▶ **GIVEN REQUEST**: Reproduce all of the material word for word.

#### ENTRIES PROVIDED

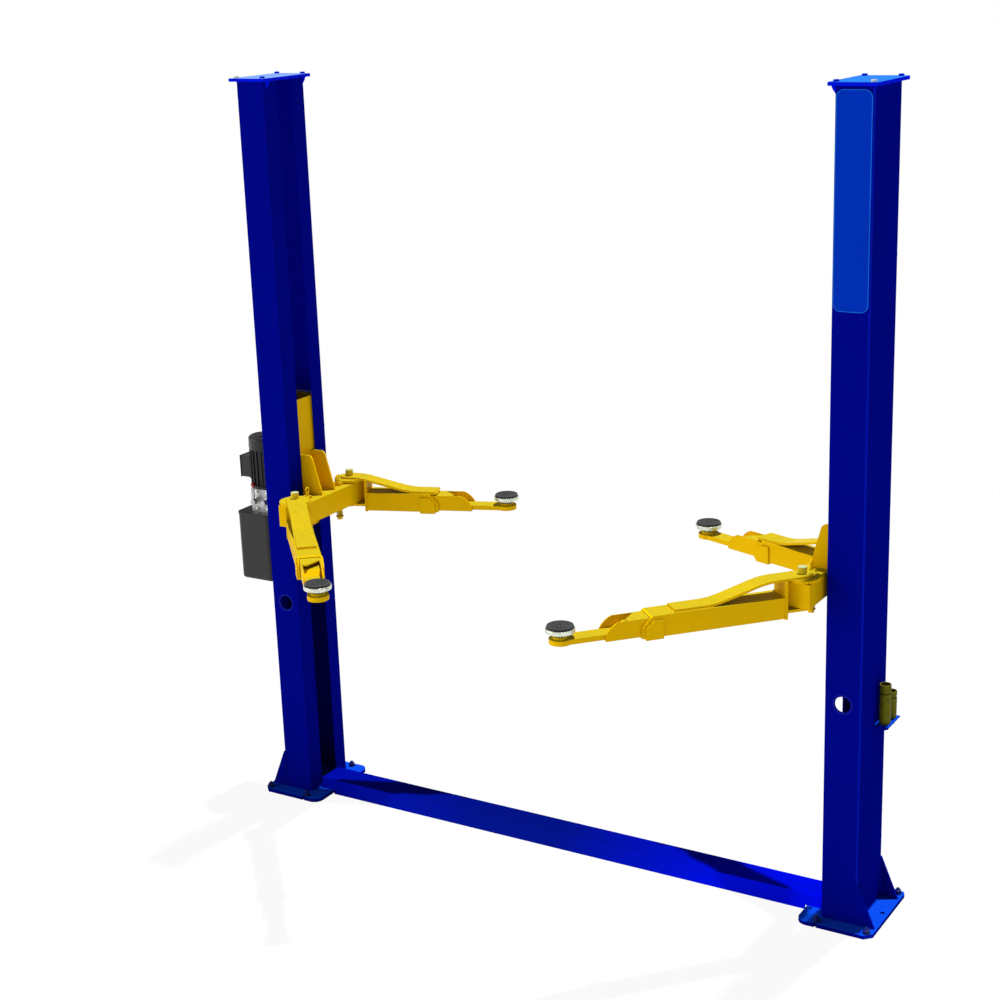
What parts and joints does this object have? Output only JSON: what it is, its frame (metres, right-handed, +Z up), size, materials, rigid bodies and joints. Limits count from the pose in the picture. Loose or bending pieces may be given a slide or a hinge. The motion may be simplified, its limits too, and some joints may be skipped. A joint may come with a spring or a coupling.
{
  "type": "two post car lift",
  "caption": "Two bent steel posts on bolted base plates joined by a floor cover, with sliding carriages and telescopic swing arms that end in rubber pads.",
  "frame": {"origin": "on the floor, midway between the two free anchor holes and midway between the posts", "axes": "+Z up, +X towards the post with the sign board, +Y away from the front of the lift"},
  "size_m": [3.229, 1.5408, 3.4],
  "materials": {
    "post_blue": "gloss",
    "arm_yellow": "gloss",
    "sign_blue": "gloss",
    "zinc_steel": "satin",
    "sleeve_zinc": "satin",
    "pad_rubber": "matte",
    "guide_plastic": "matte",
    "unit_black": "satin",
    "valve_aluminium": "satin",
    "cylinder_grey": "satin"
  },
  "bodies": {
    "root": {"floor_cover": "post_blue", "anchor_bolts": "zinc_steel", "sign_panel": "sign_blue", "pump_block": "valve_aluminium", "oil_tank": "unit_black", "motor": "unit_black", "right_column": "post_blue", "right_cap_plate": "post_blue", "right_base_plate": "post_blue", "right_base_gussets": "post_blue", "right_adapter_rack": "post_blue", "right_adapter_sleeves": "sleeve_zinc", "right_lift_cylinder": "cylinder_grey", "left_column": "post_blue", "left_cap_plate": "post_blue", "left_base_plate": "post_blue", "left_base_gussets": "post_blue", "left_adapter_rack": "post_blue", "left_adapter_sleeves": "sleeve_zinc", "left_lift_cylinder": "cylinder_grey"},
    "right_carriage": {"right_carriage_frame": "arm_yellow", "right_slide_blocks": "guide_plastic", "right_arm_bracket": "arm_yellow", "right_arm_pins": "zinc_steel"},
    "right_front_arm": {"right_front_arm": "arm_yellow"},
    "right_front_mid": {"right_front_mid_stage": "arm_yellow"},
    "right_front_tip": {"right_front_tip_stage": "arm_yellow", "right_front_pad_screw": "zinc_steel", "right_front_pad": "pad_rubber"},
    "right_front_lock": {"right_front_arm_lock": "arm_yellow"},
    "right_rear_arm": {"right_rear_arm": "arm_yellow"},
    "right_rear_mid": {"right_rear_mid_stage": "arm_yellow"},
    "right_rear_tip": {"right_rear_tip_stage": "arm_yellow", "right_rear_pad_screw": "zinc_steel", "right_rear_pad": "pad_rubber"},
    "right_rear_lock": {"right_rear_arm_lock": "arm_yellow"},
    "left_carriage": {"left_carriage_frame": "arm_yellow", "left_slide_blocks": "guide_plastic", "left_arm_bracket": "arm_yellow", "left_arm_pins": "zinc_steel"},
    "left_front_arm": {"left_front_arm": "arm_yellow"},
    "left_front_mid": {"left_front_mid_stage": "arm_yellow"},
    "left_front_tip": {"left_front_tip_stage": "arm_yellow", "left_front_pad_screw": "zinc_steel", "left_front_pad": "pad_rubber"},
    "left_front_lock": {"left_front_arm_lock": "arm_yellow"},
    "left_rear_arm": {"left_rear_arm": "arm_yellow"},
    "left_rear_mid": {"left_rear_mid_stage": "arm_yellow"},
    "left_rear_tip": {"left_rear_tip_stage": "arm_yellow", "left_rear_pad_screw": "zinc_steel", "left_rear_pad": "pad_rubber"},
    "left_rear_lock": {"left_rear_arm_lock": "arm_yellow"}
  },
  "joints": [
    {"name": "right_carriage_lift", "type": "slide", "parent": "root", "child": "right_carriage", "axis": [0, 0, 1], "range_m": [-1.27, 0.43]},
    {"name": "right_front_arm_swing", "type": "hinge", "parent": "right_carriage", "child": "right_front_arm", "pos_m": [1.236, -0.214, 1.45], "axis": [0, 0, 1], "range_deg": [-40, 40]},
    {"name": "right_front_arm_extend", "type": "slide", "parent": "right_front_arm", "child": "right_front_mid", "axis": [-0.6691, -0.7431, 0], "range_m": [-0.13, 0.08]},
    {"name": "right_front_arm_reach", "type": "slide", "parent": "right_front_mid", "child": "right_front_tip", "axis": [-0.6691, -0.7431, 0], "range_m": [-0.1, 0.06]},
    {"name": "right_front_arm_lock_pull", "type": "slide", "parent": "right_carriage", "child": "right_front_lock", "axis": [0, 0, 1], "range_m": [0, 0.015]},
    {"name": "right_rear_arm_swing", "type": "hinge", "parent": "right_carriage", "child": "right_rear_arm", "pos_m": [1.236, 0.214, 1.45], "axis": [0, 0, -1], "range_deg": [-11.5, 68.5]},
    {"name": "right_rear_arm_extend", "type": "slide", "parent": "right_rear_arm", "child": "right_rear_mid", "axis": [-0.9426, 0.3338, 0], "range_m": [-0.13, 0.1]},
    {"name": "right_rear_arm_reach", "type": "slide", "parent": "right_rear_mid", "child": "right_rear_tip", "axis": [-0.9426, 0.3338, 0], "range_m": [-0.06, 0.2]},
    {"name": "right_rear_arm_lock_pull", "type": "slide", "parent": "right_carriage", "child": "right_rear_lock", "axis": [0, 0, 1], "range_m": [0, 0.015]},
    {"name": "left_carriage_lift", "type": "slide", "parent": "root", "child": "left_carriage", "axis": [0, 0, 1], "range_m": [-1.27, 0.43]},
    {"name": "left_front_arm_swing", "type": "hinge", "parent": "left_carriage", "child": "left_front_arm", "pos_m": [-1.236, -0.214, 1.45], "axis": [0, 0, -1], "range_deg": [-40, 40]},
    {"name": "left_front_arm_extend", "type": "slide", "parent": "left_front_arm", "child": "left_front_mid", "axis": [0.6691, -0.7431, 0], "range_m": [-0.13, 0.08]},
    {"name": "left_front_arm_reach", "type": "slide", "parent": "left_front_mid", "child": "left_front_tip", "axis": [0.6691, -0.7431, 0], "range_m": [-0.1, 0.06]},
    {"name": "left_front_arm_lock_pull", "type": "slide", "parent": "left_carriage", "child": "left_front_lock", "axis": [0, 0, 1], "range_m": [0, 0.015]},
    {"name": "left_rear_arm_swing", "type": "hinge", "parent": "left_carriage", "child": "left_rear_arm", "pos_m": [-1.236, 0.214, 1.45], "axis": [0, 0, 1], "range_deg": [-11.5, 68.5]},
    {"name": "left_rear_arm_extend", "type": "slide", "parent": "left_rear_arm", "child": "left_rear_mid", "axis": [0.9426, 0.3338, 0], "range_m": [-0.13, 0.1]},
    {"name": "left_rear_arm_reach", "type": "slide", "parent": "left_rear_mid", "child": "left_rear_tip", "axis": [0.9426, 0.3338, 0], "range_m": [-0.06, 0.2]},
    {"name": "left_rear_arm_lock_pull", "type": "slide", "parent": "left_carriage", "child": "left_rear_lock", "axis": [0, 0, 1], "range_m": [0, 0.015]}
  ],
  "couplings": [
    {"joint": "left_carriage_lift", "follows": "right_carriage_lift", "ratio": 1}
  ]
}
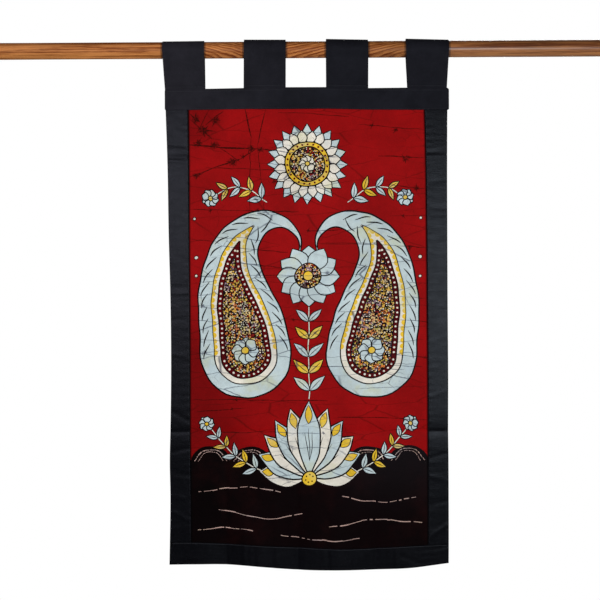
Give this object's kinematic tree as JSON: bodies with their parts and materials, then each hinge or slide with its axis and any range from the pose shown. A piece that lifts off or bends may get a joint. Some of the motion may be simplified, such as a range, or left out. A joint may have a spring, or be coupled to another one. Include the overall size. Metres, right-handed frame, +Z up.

########

▶ **PROBLEM SOLUTION**:
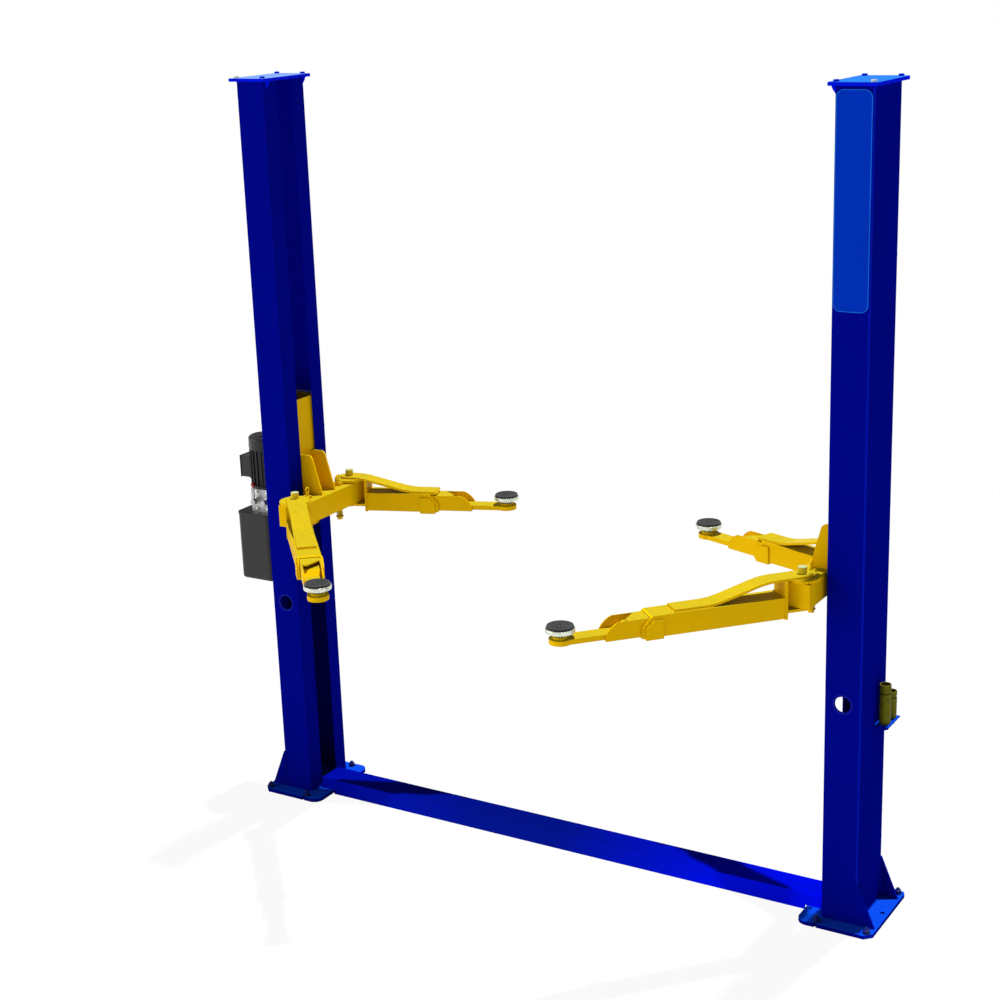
What parts and joints does this object have? Output only JSON: what it is, its frame (metres, right-handed, +Z up), size, materials, rigid bodies and joints. Limits count from the pose in the picture. Loose or bending pieces may be given a slide or a hinge. The motion may be simplified, its limits too, and some joints may be skipped. A joint may come with a spring or a coupling.
{
  "type": "two post car lift",
  "caption": "Two bent steel posts on bolted base plates joined by a floor cover, with sliding carriages and telescopic swing arms that end in rubber pads.",
  "frame": {"origin": "on the floor, midway between the two free anchor holes and midway between the posts", "axes": "+Z up, +X towards the post with the sign board, +Y away from the front of the lift"},
  "size_m": [3.229, 1.5408, 3.4],
  "materials": {
    "post_blue": "gloss",
    "arm_yellow": "gloss",
    "sign_blue": "gloss",
    "zinc_steel": "satin",
    "sleeve_zinc": "satin",
    "pad_rubber": "matte",
    "guide_plastic": "matte",
    "unit_black": "satin",
    "valve_aluminium": "satin",
    "cylinder_grey": "satin"
  },
  "bodies": {
    "root": {"floor_cover": "post_blue", "anchor_bolts": "zinc_steel", "sign_panel": "sign_blue", "pump_block": "valve_aluminium", "oil_tank": "unit_black", "motor": "unit_black", "right_column": "post_blue", "right_cap_plate": "post_blue", "right_base_plate": "post_blue", "right_base_gussets": "post_blue", "right_adapter_rack": "post_blue", "right_adapter_sleeves": "sleeve_zinc", "right_lift_cylinder": "cylinder_grey", "left_column": "post_blue", "left_cap_plate": "post_blue", "left_base_plate": "post_blue", "left_base_gussets": "post_blue", "left_adapter_rack": "post_blue", "left_adapter_sleeves": "sleeve_zinc", "left_lift_cylinder": "cylinder_grey"},
    "right_carriage": {"right_carriage_frame": "arm_yellow", "right_slide_blocks": "guide_plastic", "right_arm_bracket": "arm_yellow", "right_arm_pins": "zinc_steel"},
    "right_front_arm": {"right_front_arm": "arm_yellow"},
    "right_front_mid": {"right_front_mid_stage": "arm_yellow"},
    "right_front_tip": {"right_front_tip_stage": "arm_yellow", "right_front_pad_screw": "zinc_steel", "right_front_pad": "pad_rubber"},
    "right_front_lock": {"right_front_arm_lock": "arm_yellow"},
    "right_rear_arm": {"right_rear_arm": "arm_yellow"},
    "right_rear_mid": {"right_rear_mid_stage": "arm_yellow"},
    "right_rear_tip": {"right_rear_tip_stage": "arm_yellow", "right_rear_pad_screw": "zinc_steel", "right_rear_pad": "pad_rubber"},
    "right_rear_lock": {"right_rear_arm_lock": "arm_yellow"},
    "left_carriage": {"left_carriage_frame": "arm_yellow", "left_slide_blocks": "guide_plastic", "left_arm_bracket": "arm_yellow", "left_arm_pins": "zinc_steel"},
    "left_front_arm": {"left_front_arm": "arm_yellow"},
    "left_front_mid": {"left_front_mid_stage": "arm_yellow"},
    "left_front_tip": {"left_front_tip_stage": "arm_yellow", "left_front_pad_screw": "zinc_steel", "left_front_pad": "pad_rubber"},
    "left_front_lock": {"left_front_arm_lock": "arm_yellow"},
    "left_rear_arm": {"left_rear_arm": "arm_yellow"},
    "left_rear_mid": {"left_rear_mid_stage": "arm_yellow"},
    "left_rear_tip": {"left_rear_tip_stage": "arm_yellow", "left_rear_pad_screw": "zinc_steel", "left_rear_pad": "pad_rubber"},
    "left_rear_lock": {"left_rear_arm_lock": "arm_yellow"}
  },
  "joints": [
    {"name": "right_carriage_lift", "type": "slide", "parent": "root", "child": "right_carriage", "axis": [0, 0, 1], "range_m": [-1.27, 0.43]},
    {"name": "right_front_arm_swing", "type": "hinge", "parent": "right_carriage", "child": "right_front_arm", "pos_m": [1.236, -0.214, 1.45], "axis": [0, 0, 1], "range_deg": [-40, 40]},
    {"name": "right_front_arm_extend", "type": "slide", "parent": "right_front_arm", "child": "right_front_mid", "axis": [-0.6691, -0.7431, 0], "range_m": [-0.13, 0.08]},
    {"name": "right_front_arm_reach", "type": "slide", "parent": "right_front_mid", "child": "right_front_tip", "axis": [-0.6691, -0.7431, 0], "range_m": [-0.1, 0.06]},
    {"name": "right_front_arm_lock_pull", "type": "slide", "parent": "right_carriage", "child": "right_front_lock", "axis": [0, 0, 1], "range_m": [0, 0.015]},
    {"name": "right_rear_arm_swing", "type": "hinge", "parent": "right_carriage", "child": "right_rear_arm", "pos_m": [1.236, 0.214, 1.45], "axis": [0, 0, -1], "range_deg": [-11.5, 68.5]},
    {"name": "right_rear_arm_extend", "type": "slide", "parent": "right_rear_arm", "child": "right_rear_mid", "axis": [-0.9426, 0.3338, 0], "range_m": [-0.13, 0.1]},
    {"name": "right_rear_arm_reach", "type": "slide", "parent": "right_rear_mid", "child": "right_rear_tip", "axis": [-0.9426, 0.3338, 0], "range_m": [-0.06, 0.2]},
    {"name": "right_rear_arm_lock_pull", "type": "slide", "parent": "right_carriage", "child": "right_rear_lock", "axis": [0, 0, 1], "range_m": [0, 0.015]},
    {"name": "left_carriage_lift", "type": "slide", "parent": "root", "child": "left_carriage", "axis": [0, 0, 1], "range_m": [-1.27, 0.43]},
    {"name": "left_front_arm_swing", "type": "hinge", "parent": "left_carriage", "child": "left_front_arm", "pos_m": [-1.236, -0.214, 1.45], "axis": [0, 0, -1], "range_deg": [-40, 40]},
    {"name": "left_front_arm_extend", "type": "slide", "parent": "left_front_arm", "child": "left_front_mid", "axis": [0.6691, -0.7431, 0], "range_m": [-0.13, 0.08]},
    {"name": "left_front_arm_reach", "type": "slide", "parent": "left_front_mid", "child": "left_front_tip", "axis": [0.6691, -0.7431, 0], "range_m": [-0.1, 0.06]},
    {"name": "left_front_arm_lock_pull", "type": "slide", "parent": "left_carriage", "child": "left_front_lock", "axis": [0, 0, 1], "range_m": [0, 0.015]},
    {"name": "left_rear_arm_swing", "type": "hinge", "parent": "left_carriage", "child": "left_rear_arm", "pos_m": [-1.236, 0.214, 1.45], "axis": [0, 0, 1], "range_deg": [-11.5, 68.5]},
    {"name": "left_rear_arm_extend", "type": "slide", "parent": "left_rear_arm", "child": "left_rear_mid", "axis": [0.9426, 0.3338, 0], "range_m": [-0.13, 0.1]},
    {"name": "left_rear_arm_reach", "type": "slide", "parent": "left_rear_mid", "child": "left_rear_tip", "axis": [0.9426, 0.3338, 0], "range_m": [-0.06, 0.2]},
    {"name": "left_rear_arm_lock_pull", "type": "slide", "parent": "left_carriage", "child": "left_rear_lock", "axis": [0, 0, 1], "range_m": [0, 0.015]}
  ],
  "couplings": [
    {"joint": "left_carriage_lift", "follows": "right_carriage_lift", "ratio": 1}
  ]
}
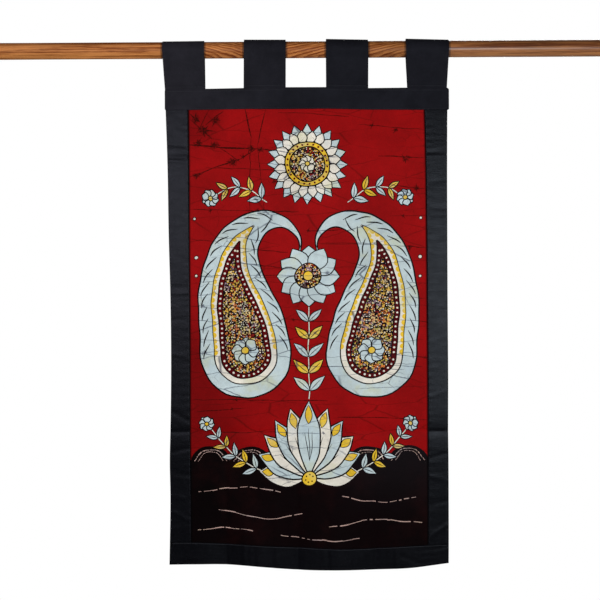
Give this object's kinematic tree as JSON: bodies with their parts and materials, then each hinge or slide with its axis and any range from the pose shown. A piece that lifts off or bends may get a joint. Some of the motion may be simplified, such as a range, or left out. A joint may have a spring, or be coupled to another one. Include the overall size. Metres, right-handed frame, +Z up.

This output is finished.